New academic analysis shows the level 4 lockdown in New Zealand not only allowed the country to catch up to Australia, but surpass it in terms of per capita Covid-19 cases.
The daily case rate in New Zealand has been only 59 per cent that of Australia since the start of a 33-day lockdown, according to Otago University Associate Professor Brian Cox, a medically-trained epidemiologist and specialist in public health.
His analysis shows that New Zealand's rate of confirmed cases per capita was far higher than Australia's at the start of the lockdown, but drew level after about three and a half weeks and is now well below Australia's.
Currently New Zealand has 229 confirmed cases (not including probable) and 3.9 deaths per million people, compared to Australia's 269 confirmed cases and 3.4 deaths.
"If we hadn't locked down when we had, it would have just taken off and we would have been way above Australia," Cox told the Herald.
His work comes amid calls that New Zealand could have had more lenient lockdown rules, as Australia has appeared to have achieved similar public health outcomes while allowing hairdressers, retailers, construction and manufacturing to continue operating.
Infectious diseases physician and microbiologist Professor Peter Collignon told the Daily Mail Australia that while both countries had seemingly quashed Covid-19, "Australia has achieved it with less collateral damage".
"We've been able to achieve success results without the severe social or economic impacts the lockdown has had in New Zealand."
Prime Minister Jacinda Ardern has pushed back strongly on any suggestion that the lockdown measures in New Zealand were too severe.
"We should not confuse the success of our actions with overreaction, and there is plenty of proof around the world of the devastating result of responding too late."
Cox's analysis shows that New Zealand's lockdown had been far more successful than Australia's.
"Our lockdown was more effective and we certainly couldn't have gone another week before we did that.
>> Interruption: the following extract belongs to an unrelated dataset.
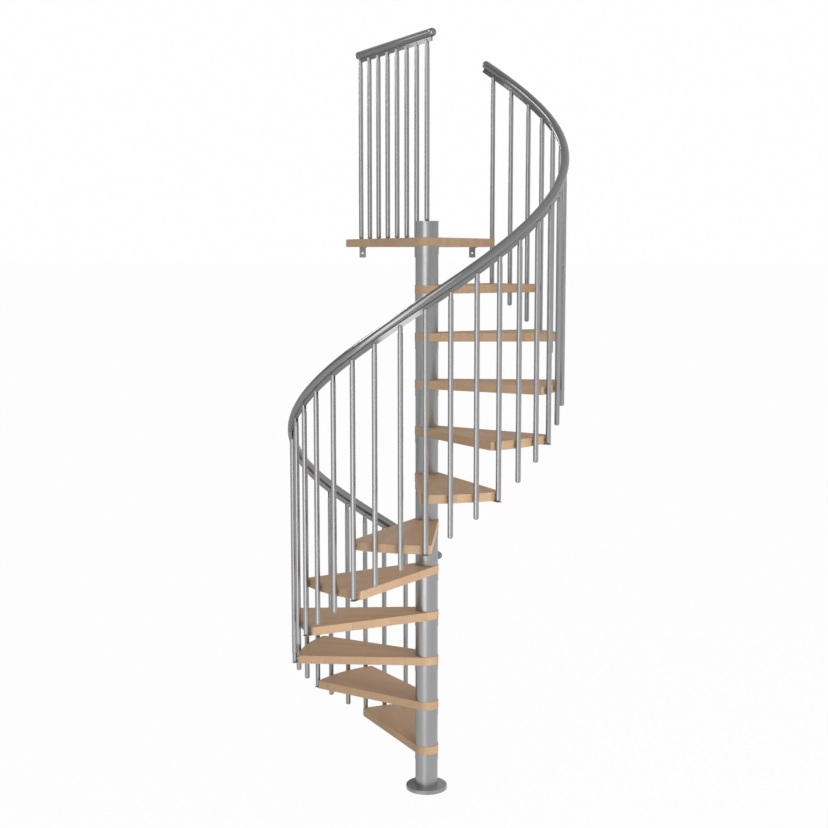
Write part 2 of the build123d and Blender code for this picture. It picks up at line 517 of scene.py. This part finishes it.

That would have been a mess, otherwise."
Cox compared the two countries from the first day of each country's epidemic - or the day each country reached four confirmed cases per New Zealand's 4.9 million people.
"Four separate cases are considered suggestive of community spread," Cox said.
That starting point was March 7 in New Zealand and February 22 in Australia.
Cox then tracked the three-day rolling average in the daily confirmed case rate to iron out daily spikes.
The rate of per-capita daily cases rose in New Zealand far more rapidly than in Australia, and New Zealand's lockdown started 19 days into the epidemic while Australia took four to five weeks to implement different restrictions in different states.
Last week epidemiologist Sir David Skegg said that the slower initial growth rate in Australia was perhaps because its public health units were far better resourced.
The equivalent units in New Zealand had been drastically underfunded by successive Labour- and National-led governments, Skegg told the Epidemic Response Committee.
Cox added that the number of cases took off in New Zealand because there were so many clusters.
"It's the same problem Italy had. If you start with clusters early, the cases increase very rapidly and it can quickly become uncontrollable.
"We were able to hold that back, seal it off, and now we're just closing off the clusters. The worst thing that could happen right now is another cluster breaks out. That's what we must try and avoid over the next two weeks."
One of New Zealand's 16 clusters - the one linked to a wedding in Wellington - has been declared closed because there have been no new cases in 28 days, or two two-week incubation cycles.
The success of both countries has opened the prospect of a transtasman Covid-free bubble, where citizens of both countries might be able to travel freely across the border without potentially importing Covid-19.
Cox also looked at Singapore, which has had a second wave of Covid-19 after an outbreak in migrant workers' dormitories.
"After a considerable period of control, the daily rate in Singapore has increased and is now, at day 91 of their epidemic, very high at 165 per million people.
"This is a warning that there is still considerable work necessary to stop the epidemic."